People are trying to promote their show after a critic trashes it. Their is nothing wrong with using any part of that review that may help them in trying to pull in customers. The critic was trying to keep people away from what he deemed inferior so the producers are using some of his words to try and save it.
What Atlantic did here is allowed, and is pretty common practice. As long as they're not changing actual words or attributing things incorrectly, it's fine. Punctuation changes like this are common.
Stuff like this happens all the time, and it's not really a new thing either. David Merrick was a master of manipulating pull quotes back in the day (and then there was also that time he found people who shared the names of the major New York theater critics, comped them into Subways Are For Sleeping, and used what they said about the show as pull quotes).
I agree with the OP: they should maintain the original word order and use ellipses to indicate omissions. But the bottom line is have they not just teased out the praise from among the criticism but actually distorted the original meaning? And I don't think they have in these instances.
They have to be careful though, because they do run the risk of people (like April and myself) going back to the full review, which makes them look bad. I think it is a mistake to treat your audiences like morons which is what the Atlantic did in this instance (and many others do.)
I'm a stickler, and when you put quotes around words, you'd better ne accurate. So, I'd agree with Reg's comments; it's fine to use ellipses and choose phrases selectively. However, it is dishonest to put quotes around words if you are paraphrasing, or altering the author's words in any way.
"It does me no injury for my neighbour to say there are 20 gods or no god. It neither picks my pocket, nor breaks my leg."
-- Thomas Jefferson
They seem to be using the best practices as far as this goes, in that they are quoting the bits they are quoting accurately with their intended meaning. Obviously they are cherry picking the best stuff, but there have been movies where critics have said "While the director tries to achieve a cinematic masterpiece, what actually occurs is a tragic misfire." and the pull quote would be "a cinematic masterpiece," whereas The Atlantic did pull the positive bits from the review to make positive statements, so while still an example of contextomy, it is the better way to do it.
What they did with the short Terry Teachout quote is 100% kosher.
What they did with the first sentence in the pull-out from the Times, however, is misleading because the "but pallid" was really the point Isherwood was making. Their second sentence and the two sentences of praise for the performers are all fine.
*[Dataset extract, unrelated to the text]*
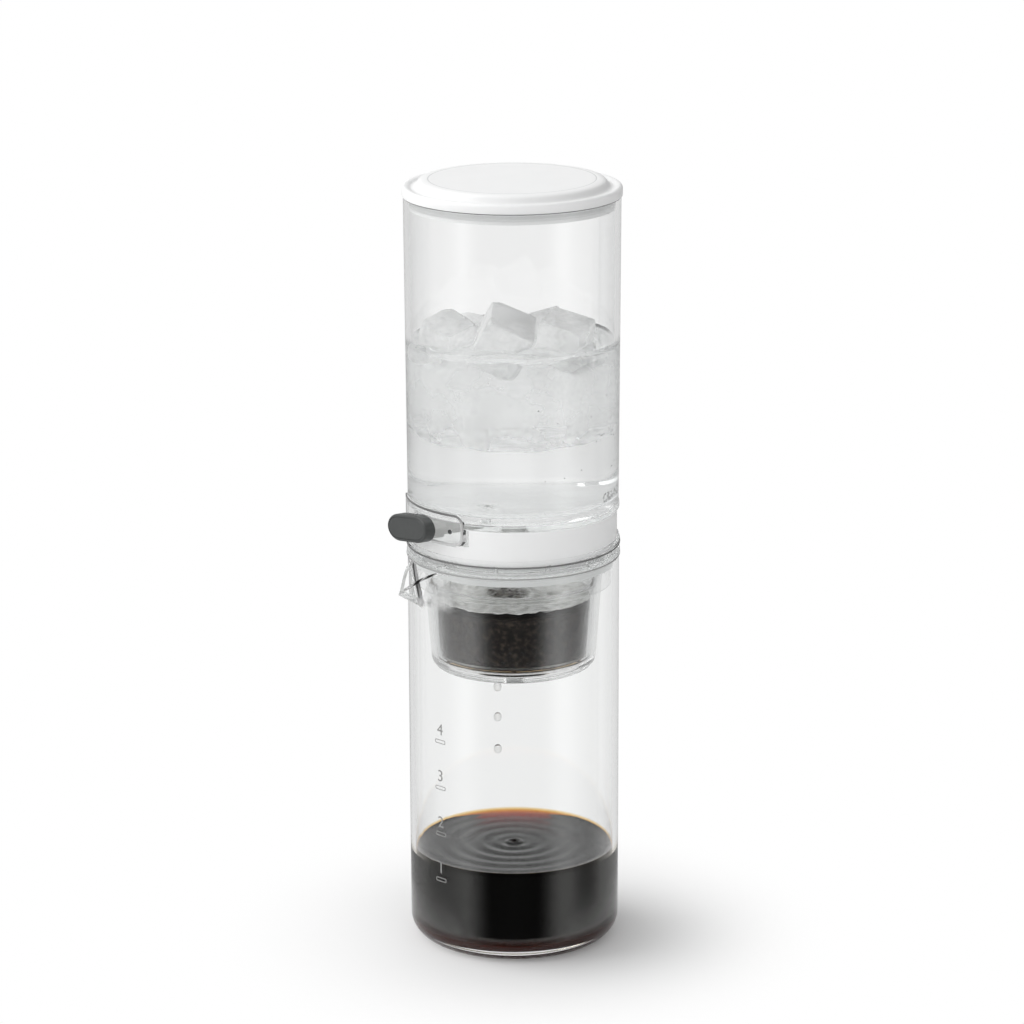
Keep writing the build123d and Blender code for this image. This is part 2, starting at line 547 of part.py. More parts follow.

Had they done this with the Times quote, it would have been less noticeable that they were pulling good quotes from a bad review:
"Chic-looking... Ms. Clarke does a fine job of composing decadent yet decorous stage pictures. Mr. Park is vibrant. Ms. Osnes performs with glorious musicality." --The New York Times
Everyone has to decide for himself, I suppose. Even given the original context, I don't think the pull quotes distort what the reviewers said about those specific aspects (though, of course, they reached a different conclusion about the production as a whole).
My favorite right now is The Fantasticks which uses a quote from the New York Times about how the show is "the last word in theatrical sophistication" and if you go back and read the article he actually states that when he was younger he used to think that The Fantasticks was the last word in theatrical sophistication. Big difference.
A few years ago, I saw a photo of the front of house for Dirty Rotten Scountrels at the Imperial, and above each door, one word per review was used to write out “THE (source 1)” “GREATEST (source 2)” “SHOW (source 3)” “I’VE (source 4)” “EVER (source 5)” “SEEN. (source 6)” “REALLY. (source 7)” and I love that tongue-in-cheek approach to cherry picking the best reviews.
We were just watching the commercial for Hedwig (that plays 10 times an hour on Logo) - it's all stock photography and quotes, but who know what the quotes relate to, as the show hasn't opened yet. Are they quotes for previous productions? The movie? How I Met Your Mother? Doogie Houser, MD?
Marketing folk are all pathological liars; it's the only way to do the job successfully.
The Hedwig quotes are all legitimate, since none are being used to mislead as though they are about NPH's performance or this production, but the concept of the material in general, based on the movie, I would guess.
“GROUNDBREAKING AND UNDOUBTEDLY AHEAD OF ITS TIME.” - Entertainment Weekly
I wonder how many people actually end up seeing awful or mediocre shows just because of pull quotes that have been manipulated. Theater tickets are so expensive these days that you'd think people would try to find out more about a show before plunking down their hard earned dollars.
The key word here is "allow." With respect to direct mail, front of house signs and the like, the only limitation is one's willingness to be viewed as pathetic. In ads, there are standards, and they vary by the media in which the ad is running. Beyond that, one could certainly sue, but aside from serious causation issues, there is the fact that the measure of damages is probably the cost of the ticket. So the major risk to the theatre is that every so often someone like the OP will write something like this.